The Hikurangi grandmother 'in her 60s' looks after her five grandchildren, aged five to 13 - and goes to work each day so she can do it.

"I'd love to be a stay at home nana - but I just can't," she said.

"But then there's people in far worse situations than we are."

A month after they came into her care, nearly five years ago, she joined the Grandparents Raising Grandchildren Trust, the nationwide organisation that was awarded the 'Community of the Year' category at the 2013 New Zealander of the Year Awards last month.

Joining the organisation made her realise just how many grandparents were looking after their grandchildren.

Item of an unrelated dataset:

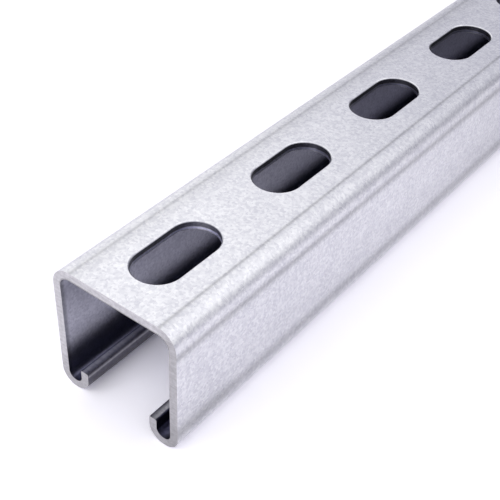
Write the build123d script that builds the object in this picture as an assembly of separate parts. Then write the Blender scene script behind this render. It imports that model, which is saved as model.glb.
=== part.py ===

"It made me appreciate my position," she said, giving an example of Far North grandparents raising ten grandchildren.

"There are grandparents raising grandchildren who have it much more difficult."

She thanks several local schools and organisations for helping her.

"I couldn't have done it without the help of the Child Help Clinic and Special Education [run by the Ministry of Education].

"And the kids' schools [Totara Grove School and Kamo Intermediate] have just been amazing. They really have gone beyond the call of duty."

Her eldest grandson was accepted into the boarding programme at Whangarei Boys' High. "They've been absolutely amazing too," she said.

But it's not just been the help she's received, but the kids themselves that have made it easier for Joan.

"My grandchildren treat me with a lot of respect. They are so thankful. They are amazing children.

"They all love dance, sports, kapa haka - they never just sit around," she said.

It's been these loves that she thinks helped the children make the transition to living with her full-time a bit smoother.

"Sport helps ... it teaches things like teamwork, trust and faith. When they came to me I thought straight away they should be in sport.

"At the moment, things are so busy, winter's coming, which means rugby, netball and basketball. I try and give them as many opportunities as I possibly can," she said.

She was trying to find time for herself to "recharge those batteries" so recently she cut down on work hours.

"But you end up cleaning and doing the washing. I do at least three loads of washing a day," she said. "Sometimes I am just absolutely shattered."

But she always remembers that she is doing it for love, and there's never a dull moment. "No two days are ever the same," she laughs.